A Theoretical Approach to the Study of Stock Price Prediction-Comparative Analysis using ARIMA and Random Forest Model
Author : Dr. Srinivas R, Archana S and Geethanjali
Abstract :
Stock price forecasting means estimating or forecasting the stock price of the future. Recently in the modern era, stock price forecasting is used for proper financial planning, efficient decision making, risk management and better investment planning. This study compares the performance of a machine learning algorithm (Random Forest) and a time series algorithm (ARIMA) in predicting stock prices using historical data from Apple Inc. From various financial sources, the data and information’s are collected that majorly includes daily stock prices and features such as Open, High, Low, Close, Volume, and Adjusted Close. The study focuses on the Close prices as the target variable. Data pre-processing involves handling missing values and creating lag features (lag1, lag2, lag3) to enhance the predictive capability of the models. The entire data range are segregated into 80% training data and 20% testing data for evaluation. The ARIMA model, with parameters (p=5, d=1, q=0), is fitted to the training data and used to forecast stock prices for the test data. The Random Forest Regressor is trained on the lag features and used to predict stock prices. Both models are evaluated using Mean Squared Error (MSE) and Mean Absolute Error (MAE). The results indicate that the Random Forest model outperforms ARIMA in terms of both MSE and MAE, suggesting its better ability to capture complex relationships in the data. However, ARIMA remains valuable for scenarios requiring explainable and interpretable models.
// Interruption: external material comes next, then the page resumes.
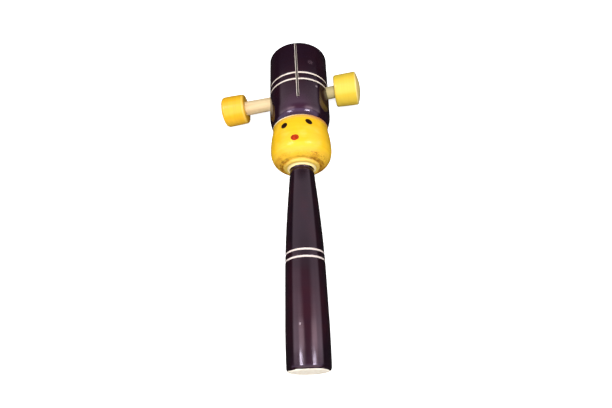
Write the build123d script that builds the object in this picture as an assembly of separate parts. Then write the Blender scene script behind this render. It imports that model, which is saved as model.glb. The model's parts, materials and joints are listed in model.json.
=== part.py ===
from build123d import *

import os
from math import sqrt

# A turned and lacquered wooden doll rattle, lying on its back. Shaking it slides a rod with two knobs
# to and fro through the doll's hollow hat, so that the knobs knock on the hat's sides.
# Millimetres. The origin is the centre of the handle's end face. +Y runs along the doll's axis from
# the handle's end to the top of the hat, +Z points out of the doll's face, and the rod runs along X.

# Stations along the doll's axis where the pieces meet or change shape.
lacquer_end_y = 124.5
neck_y = 126.4
collar_y = 127.8
head_top_y = 156.5
brim_y = 166.5
hat_top_y = 216.1

# Handle.
end_edge = 2.2
end_radius = 12.55
grip_radius, grip_y = 12.7, 17.5
palm_radius, palm_y = 12.4, 41.0
band_radius, band_y = 11.9, 64.0
waist_radius, waist_y = 9.42, 105.0
throat_radius = 7.7
shoulder_radius = 8.4
tenon_radius = 5.0
tenon_length = 24.0

# Head.
collar_radius = 11.7
collar_edge = 0.8
groove_width = 1.2
groove_depth = 0.5
chin_radius, chin_y = 16.65, 130.0
jaw_radius, jaw_y = 19.2, 134.0
cheek_radius, cheek_y = 19.97, 140.5
temple_radius, temple_y = 19.2, 149.0
brow_radius, brow_y = 18.1, 154.5
brow_bead = 0.3
spigot_length = 10.0

# Hat.
bore_radius = 13.0
crown_thickness = 9.5
brim_underside_radius = 18.05
brim_roll_radius, brim_roll_y = 18.75, 158.2
brim_radius = 20.3
hat_top_radius = 20.0
hat_top_edge = 2.8

# Pairs of turned rings, cut through the lacquer to the bare wood.
handle_ring_ys = (62.8, 67.3)
hat_ring_ys = (183.9, 189.1)
ring_width = 1.35
ring_depth = 0.25

# The slit sawn down into the hat's front, right of the face's middle and slightly askew. The saw was
# held at a slant, so that the cut is deep at the slit's bottom and runs out at the edge of the hat's top.
slit_bottom_y = 169.4
slit_width = 1.0
slit_edge = 0.5
slit_x = 2.4
slit_floor_z = 3.0
slit_top_floor_z = 18.4
slit_skew = 0.8

# The rod, a little thicker at its left end, and the two holes that it slides in, bored askew.
rod_left_radius = 4.9
rod_right_radius = 4.25
rod_hole_radius = 5.3
rod_y = 182.5
rod_lean = 3.2

# Knobs, placed by their middles along the rod.
left_knob_at = -46.6
left_knob_length = 17.7
right_knob_at = 33.9
right_knob_length = 17.2
right_knob_askew = -2.5
knob_socket_depth = 10.0

# Clearances, and the small chamfer on hidden ends.
glue_gap = 0.03
turning_gap = 0.05
end_gap = 0.2
small_edge = 0.6
overshoot = 3.0


def turned(*edges):
    """The solid made by turning a closed outline in the X-Y plane about the Y axis."""
    return revolve(make_face(edges), Axis.Y)


def radius_on(line, y):
    """The radius of an outline's edge at a station, found by halving."""
    below, above = 0.0, 1.0
    for _ in range(30):
        middle = (below + above) / 2
        if (line @ middle).Y < y:
            below = middle
        else:
            above = middle
    return (line @ below).X


def ring_cutter(radius, y):
    """The shallow groove of one turned ring in a surface of this radius."""
    low, high = y - ring_width / 2, y + ring_width / 2
    floor, outside = radius - ring_depth, radius + overshoot
    return turned(Polyline((floor, low), (outside, low), (outside, high), (floor, high), (floor, low)))


def spigot(radius, bottom, top):
    """The outline of a round spigot with a chamfered top, from its root in to the axis."""
    return [
        (radius, bottom),
        (radius, top - small_edge),
        (radius - small_edge, top),
        (0, top),
    ]


def handle():
    """A tapered grip with two turned rings, a bare shoulder and a tenon for the head."""
    grip_line = Spline(
        (end_radius, end_edge),
        (grip_radius, grip_y),
        (palm_radius, palm_y),
        (band_radius, band_y),
        (waist_radius, waist_y),
        (throat_radius, lacquer_end_y),
    )
    end_arc = CenterArc((end_radius - end_edge, end_edge), end_edge, -90, 90)
    inside = Polyline(
        (throat_radius, lacquer_end_y),
        (shoulder_radius, neck_y),
        *spigot(tenon_radius, neck_y, neck_y + tenon_length),
        (0, 0),
        (end_radius - end_edge, 0),
    )
    body = turned(end_arc, grip_line, inside)
    for y in handle_ring_ys:
        body -= ring_cutter(radius_on(grip_line, y), y)
    return body


def head():
    """A round head on a grooved collar, with a socket for the handle and a spigot for the hat."""
    socket_radius = tenon_radius + glue_gap
    socket_top = neck_y + tenon_length + end_gap
    cheek_line = Spline(
        (collar_radius + groove_width, collar_y),
        (chin_radius, chin_y),
        (jaw_radius, jaw_y),
        (cheek_radius, cheek_y),
        (temple_radius, temple_y),
        (brow_radius, brow_y),
    )
    outside = Polyline(
        (brow_radius, brow_y),
        (brow_radius + brow_bead, brow_y + brow_bead),
        (brow_radius + brow_bead, head_top_y),
        *spigot(bore_radius - glue_gap, head_top_y, head_top_y + spigot_length),
        (0, socket_top),
        (socket_radius, socket_top),
        (socket_radius, neck_y),
        (collar_radius - collar_edge, neck_y),
        (collar_radius, neck_y + collar_edge),
        (collar_radius + groove_width / 2, collar_y + groove_depth),
        (collar_radius + groove_width, collar_y),
    )
    return turned(cheek_line, outside)


def slit_cutter():
    """A slanting saw cut through one wall of the hat, wider at the surface where its edges are bare."""
    half, half_edge = slit_width / 2, slit_width / 2 + slit_edge
    surface_z = sqrt(hat_top_radius**2 - slit_x**2)
    bevel_z = surface_z - slit_edge / 2
    section = Polyline(
        (-half, slit_floor_z),
        (half, slit_floor_z),
        (half, bevel_z),
        (half_edge, surface_z),
        (half_edge, brim_radius + overshoot),
        (-half_edge, brim_radius + overshoot),
        (-half_edge, surface_z),
        (-half, bevel_z),
        (-half, slit_floor_z),
    )
    above, outside = hat_top_y + overshoot, brim_radius + overshoot
    length = above - slit_bottom_y
    bar = extrude(Plane.XZ * make_face(section), amount=length / 2, both=True)
    slant = Polyline(
        (slit_bottom_y, slit_floor_z),
        (hat_top_y, slit_top_floor_z),
        (above, slit_top_floor_z),
        (above, outside),
        (slit_bottom_y, outside),
        (slit_bottom_y, slit_floor_z),
    )
    reach = extrude(Plane.YZ * make_face(slant), amount=slit_x + overshoot, both=True)
    return Pos(slit_x, slit_bottom_y + length / 2, 0) * Rot(0, 0, slit_skew) * bar & reach


def hat():
    """A hollow hat, closed by its crown, with a rolled brim, two turned rings, a slit and holes for the rod."""
    crown_y = hat_top_y - crown_thickness
    side = Line((brim_radius, brim_y), (hat_top_radius, hat_top_y - hat_top_edge))
    brim_arc = TangentArc((brim_radius, brim_y), (brim_roll_radius, brim_roll_y), tangent=(0, -1))
    brim_edge = TangentArc(brim_arc @ 1, (brim_underside_radius, head_top_y), tangent=brim_arc % 1)
    top_arc = CenterArc((hat_top_radius - hat_top_edge, hat_top_y - hat_top_edge), hat_top_edge, 0, 90)
    inside = Polyline(
        (hat_top_radius - hat_top_edge, hat_top_y),
        (0, hat_top_y),
        (0, crown_y),
        (bore_radius - small_edge, crown_y),
        (bore_radius, crown_y - small_edge),
        (bore_radius, head_top_y),
        (brim_underside_radius, head_top_y),
    )
    body = turned(brim_edge, brim_arc, side, top_arc, inside)
    for y in hat_ring_ys:
        body -= ring_cutter(radius_on(side, y), y)
    return body - along_rod(Cylinder(rod_hole_radius, 4 * brim_radius, rotation=(90, 0, 0))) - slit_cutter()


def along_rod(piece, at=0, outward=1):
    """Lays a piece turned about +Y on the rod, its foot at this place and its top outward, 1 or -1."""
    return Pos(0, rod_y, 0) * Rot(0, 0, rod_lean) * Pos(at, 0, 0) * Rot(0, 0, -90 * outward) * piece


def rod():
    """A turned rod, tapering between its straight ends, which stop just short of the sockets' bottoms."""
    left_end = left_knob_at + left_knob_length / 2 - knob_socket_depth + end_gap
    right_end = right_knob_at - right_knob_length / 2 + knob_socket_depth - end_gap
    length = right_end - left_end
    dowel = turned(
        Polyline(
            (0, 0),
            (rod_left_radius - small_edge, 0),
            (rod_left_radius, small_edge),
            (rod_left_radius, knob_socket_depth),
            (rod_right_radius, length - knob_socket_depth),
            (rod_right_radius, length - small_edge),
            (rod_right_radius - small_edge, length),
            (0, length),
            (0, 0),
        )
    )
    return along_rod(dowel, left_end)


def knob(length, inner_radius, outer_radius, bulge, inner_edge, outer_edge, dome, socket_radius, askew=0):
    """A turned knob with a domed outer face, standing on its inner face, with a blind socket for the rod."""
    rim_y = length - dome
    side_bottom = (inner_radius, inner_edge)
    side_middle = ((inner_radius + outer_radius) / 2 + bulge, rim_y / 2)
    side_top = (outer_radius, rim_y - outer_edge)
    body = turned(
        CenterArc((inner_radius - inner_edge, inner_edge), inner_edge, -90, 90),
        ThreePointArc(side_bottom, side_middle, side_top),
        CenterArc((outer_radius - outer_edge, rim_y - outer_edge), outer_edge, 0, 90),
        TangentArc((0, length), (outer_radius - outer_edge, rim_y), tangent=(1, 0)),
        Polyline((0, length), (0, 0), (inner_radius - inner_edge, 0)),
    )
    middle = Pos(0, length / 2, 0)
    socket = Cylinder(socket_radius, 2 * knob_socket_depth, rotation=(90, 0, 0))
    return middle * Rot(0, 0, askew) * middle.inverse() * body - socket


def knob_left():
    """The smaller and rounder knob, at the rod's left end."""
    piece = knob(
        length=left_knob_length,
        inner_radius=10.15,
        outer_radius=10.5,
        bulge=0.12,
        inner_edge=1.4,
        outer_edge=2.4,
        dome=1.6,
        socket_radius=rod_left_radius + turning_gap,
    )
    return along_rod(piece, left_knob_at + left_knob_length / 2, -1)


def knob_right():
    """The larger and crisper knob, at the rod's right end, bored a little askew."""
    piece = knob(
        length=right_knob_length,
        inner_radius=10.8,
        outer_radius=11.2,
        bulge=0.05,
        inner_edge=1.2,
        outer_edge=1.2,
        dome=1.9,
        socket_radius=rod_right_radius + turning_gap,
        askew=right_knob_askew,
    )
    return along_rod(piece, right_knob_at - right_knob_length / 2)


os.makedirs("parts", exist_ok=True)
for piece in (handle, head, hat, rod, knob_left, knob_right):
    export_step(piece(), f"parts/{piece.__name__}.step")
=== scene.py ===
import functools
import itertools
import json
import math

import bmesh
import bpy
from mathutils import Matrix, Vector, noise
from mathutils.bvhtree import BVHTree


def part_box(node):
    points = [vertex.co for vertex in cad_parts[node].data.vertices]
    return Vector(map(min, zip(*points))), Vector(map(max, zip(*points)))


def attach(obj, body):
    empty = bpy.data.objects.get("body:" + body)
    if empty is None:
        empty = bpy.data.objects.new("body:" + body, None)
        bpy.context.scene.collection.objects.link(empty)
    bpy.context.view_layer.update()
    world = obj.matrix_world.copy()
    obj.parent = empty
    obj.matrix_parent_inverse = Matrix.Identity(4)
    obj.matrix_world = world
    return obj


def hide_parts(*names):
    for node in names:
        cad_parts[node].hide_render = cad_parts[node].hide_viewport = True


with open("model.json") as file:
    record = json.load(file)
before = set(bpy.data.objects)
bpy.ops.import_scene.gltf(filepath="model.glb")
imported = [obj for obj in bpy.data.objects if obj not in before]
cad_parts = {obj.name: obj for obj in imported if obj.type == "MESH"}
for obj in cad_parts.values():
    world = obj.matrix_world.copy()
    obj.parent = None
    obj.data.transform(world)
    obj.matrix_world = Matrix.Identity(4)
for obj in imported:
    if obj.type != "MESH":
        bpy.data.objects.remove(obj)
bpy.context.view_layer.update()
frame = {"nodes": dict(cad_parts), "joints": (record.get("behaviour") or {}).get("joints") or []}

# A turned, lac-coloured doll rattle that lies on its back. Its axis is +Y, from the handle's end to the
# hat's top, and its face looks along +Z. Shapes and lights are in metres, and materials in millimetres.
# A station is a place along the axis that a piece is turned about, and a turn is an angle round it, from
# +Z toward +X. Left is toward -X and right is toward +X.
mm = 0.001
joints = {joint["name"]: joint for joint in frame["joints"]}
rod_axis = Vector(joints["rod_slide"]["axis"]).normalized()
rod_middle = Vector(joints["knob_spin"]["pos_m"])

# How the outlines are read, how finely they are meshed, and how far sharp edges are worn down.
weld = 0.5e-6
reading_error = 0.014 * mm
step_along = 0.7 * mm
steps_around = 288
sharp_turn = math.radians(28)
worn_edge = 0.12 * mm
shoulder_wear = 0.8

# A distance from the axis that is clear of the doll.
far_out = 50 * mm

# Where the colours change, measured from the neck between handle and head and from the top of the head.
bare_shoulder = 0.9 * mm
collar_height = 1.4 * mm
bare_brow = 0.8 * mm


# ---------------------------------------------------------------- Shapes read off the CAD nodes

def along_rod(node, heading):
    """The place of a piece turned about the rod: its own axis +Y runs in this heading, 1 or -1."""
    outward_axis = rod_axis * heading
    squarely = 0.98
    faces = frame["nodes"][node].data.polygons
    end = min(face.center.dot(outward_axis) for face in faces)
    facing = Vector()
    for face in faces:
        if face.center.dot(outward_axis) < end + mm and face.normal.dot(outward_axis) < -squarely:
            facing -= face.normal * face.area
    turn = Matrix.Rotation(math.atan2(facing.y, facing.x) - math.pi / 2, 4, "Z")
    inside = [turn.inverted() @ vertex.co for vertex in frame["nodes"][node].data.vertices]
    lows = [min(point[i] for point in inside) for i in range(3)]
    highs = [max(point[i] for point in inside) for i in range(3)]
    return turn @ Matrix.Translation(((lows[0] + highs[0]) / 2, lows[1], (lows[2] + highs[2]) / 2))


def bisected(mesh, normal, clear=False):
    """What a plane through the origin cuts out of a mesh."""
    everything = mesh.verts[:] + mesh.edges[:] + mesh.faces[:]
    return bmesh.ops.bisect_plane(
        mesh, geom=everything, dist=weld, plane_co=(0, 0, 0), plane_no=normal, clear_inner=clear
    )["geom_cut"]


def thinned(points):
    """A chain of points without those that lie within the reading error of the line past them."""
    first, last = points[0], points[-1]
    chord = (last - first).normalized()
    offsets = [abs(chord.cross(point - first)) for point in points]
    worst = max(range(len(points)), key=offsets.__getitem__)
    if offsets[worst] < reading_error:
        return [first, last]
    return thinned(points[:worst + 1])[:-1] + thinned(points[worst:])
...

The study concludes that the choice between ARIMA and Random Forest should depend on specific requirements such as interpretability, accuracy, and computational cost. Future work includes combining both models and exploring advanced techniques like LSTM, GRU, and transformer networks for improved stock price forecasting.
Keywords :
Stock price forecasting, ARIMA, MSE (Mean squared Error), MAE (Mean Absolute Error) random forest, machine learning.